What are fading and its types in signal propagation?
Fading refers to the variation in signal strength during transmission over the wireless medium. This phenomenon occurs due to multiple factors, including interference, changes in the environment, and the movement of the receiver or transmitter. Fading can significantly impact the reliability of wireless communication, leading to dropped calls and reduced data rates.
There are two main types of fading: large-scale fading and small-scale fading. Large-scale fading encompasses gradual changes in signal strength over longer distances, typically due to obstacles. Small-scale fading, on the other hand, refers to rapid fluctuations in signal strength over shorter distances, caused by multipath propagation and interference. Understanding these types of fading is crucial for designing robust communication systems that can adapt to varying conditions.
How can signal propagation be improved in wireless networks?
Improving signal propagation in wireless networks can involve several strategies aimed at enhancing signal coverage and quality. One of the most effective approaches is optimizing antenna placement and types to ensure better coverage in targeted areas. Directional antennas can focus the signal in specific directions, while omnidirectional antennas can provide broad coverage. In some cases, using multiple antennas in a technology like MIMO (Multiple Input Multiple Output) can further enhance signal strength and reliability.

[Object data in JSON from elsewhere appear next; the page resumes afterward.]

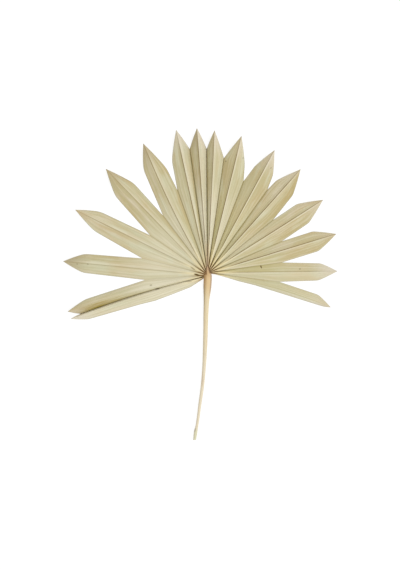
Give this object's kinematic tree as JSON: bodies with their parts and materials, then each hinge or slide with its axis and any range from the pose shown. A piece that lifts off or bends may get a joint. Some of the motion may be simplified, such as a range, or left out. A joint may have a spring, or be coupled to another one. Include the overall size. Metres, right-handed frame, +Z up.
{
  "type": "fan palm leaf",
  "caption": "Dried fan palm leaf lying back side up: a pleated half-round blade with slit, pointed segments and raised midribs, on a slim tapering stalk.",
  "frame": {"origin": "the middle of the leaf's outline, on the surface that it lies on", "axes": "+Z up, away from the surface, out of the leaf's back with its raised midribs; +Y from the stalk's cut end to the top of the fan; +X across the fan, to the right seen from above"},
  "size_m": [0.4382, 0.4976, 0.0164],
  "materials": {
    "dried_blade": "dry matt leaf, sage to straw, fine lengthwise veins",
    "dried_stalk": "smooth dry fibrous rind, golden tan, browner at the sides"
  },
  "bodies": {
    "root": {"blade": "dried_blade", "stalk": "dried_stalk"}
  },
  "joints": []
}
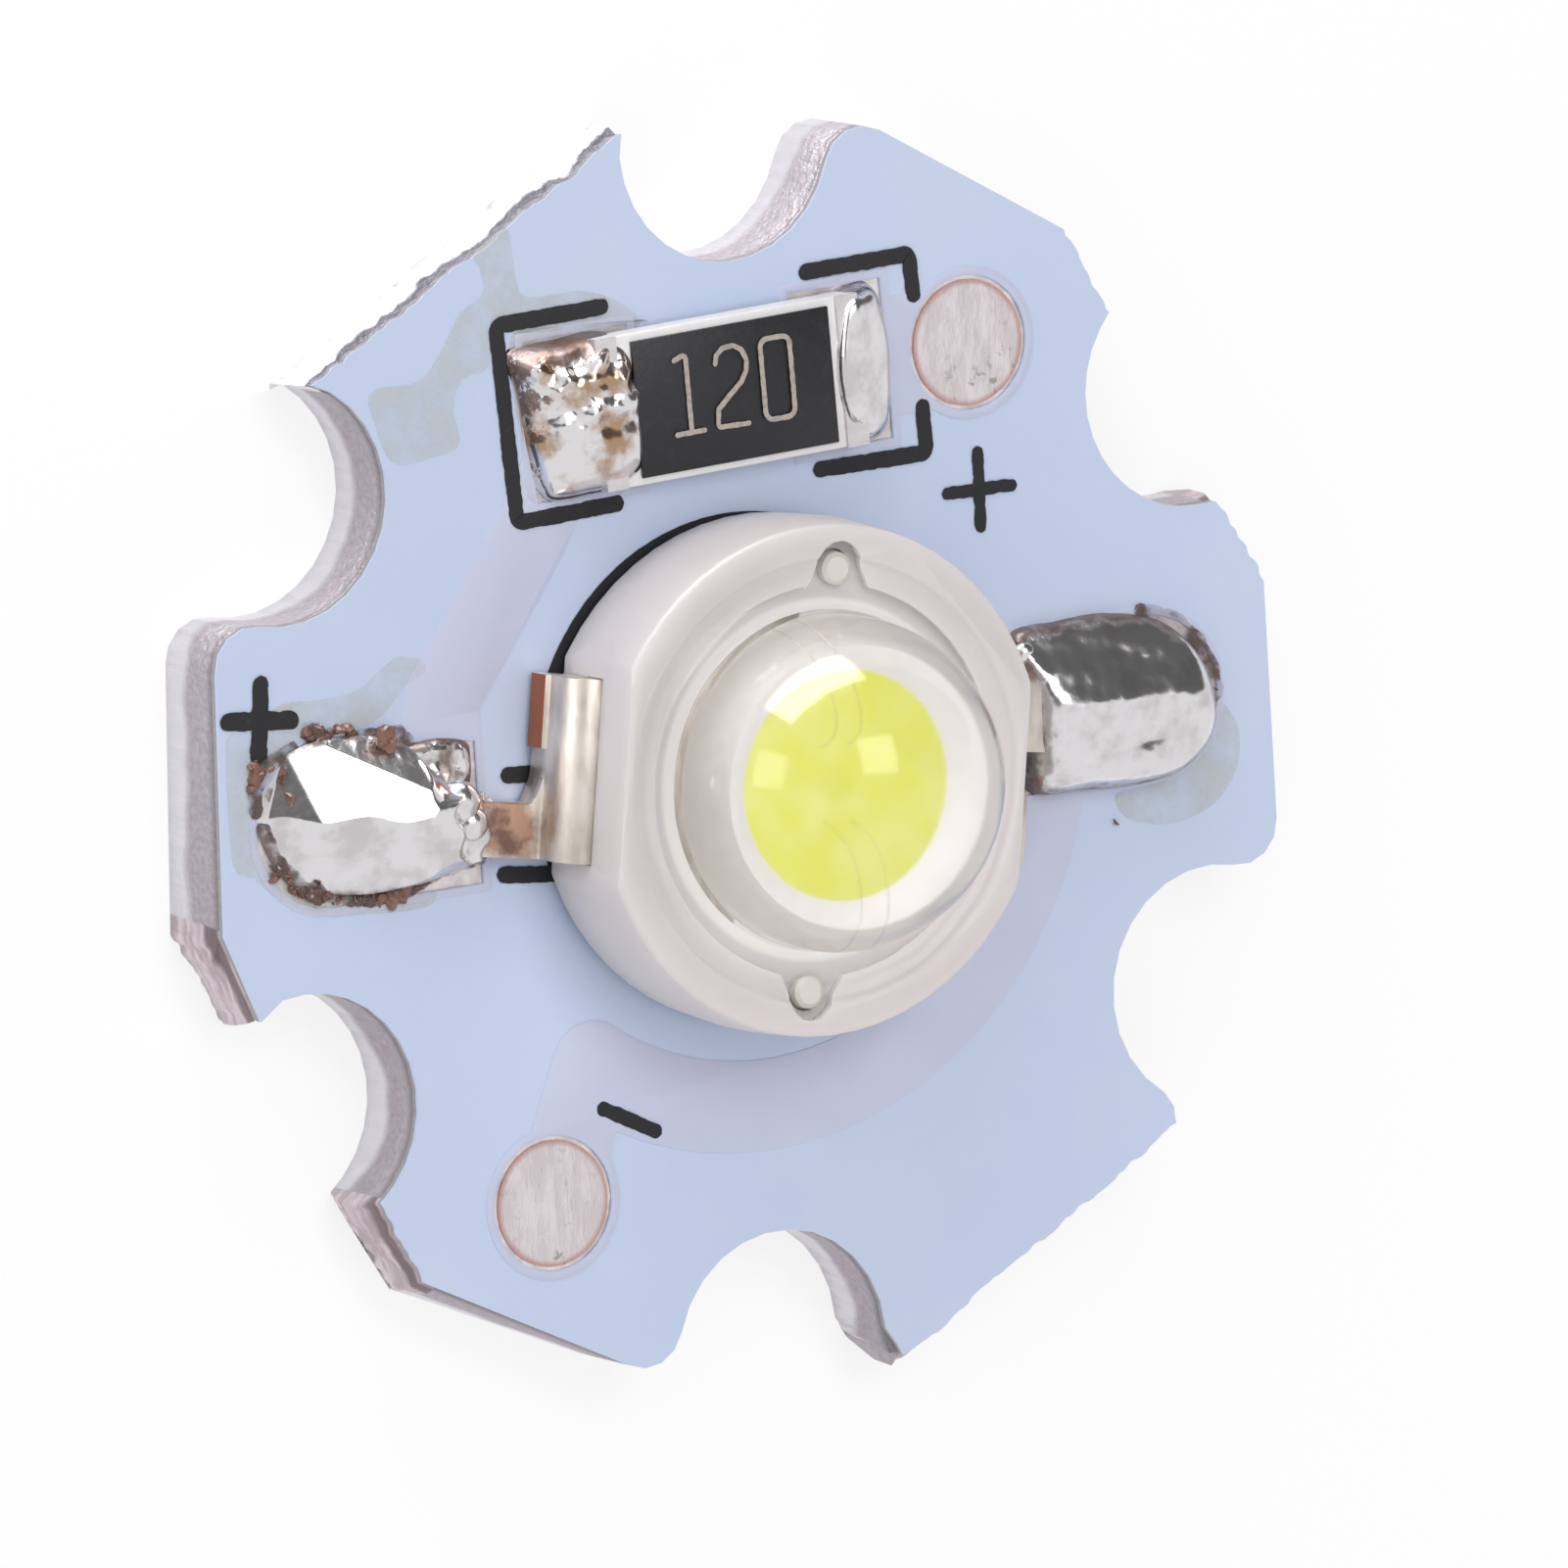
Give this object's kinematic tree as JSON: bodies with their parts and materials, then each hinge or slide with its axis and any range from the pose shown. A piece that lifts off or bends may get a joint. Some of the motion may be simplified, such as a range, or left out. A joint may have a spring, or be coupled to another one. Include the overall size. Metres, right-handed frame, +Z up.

Another method to improve signal propagation includes implementing repeaters or relay stations to extend coverage in areas with poor reception. Furthermore, network planning should take into account environmental factors, such as urban development, which can influence signal propagation. By using advanced modeling and simulations, engineers can make informed decisions on infrastructure development, leading to more reliable wireless communication systems.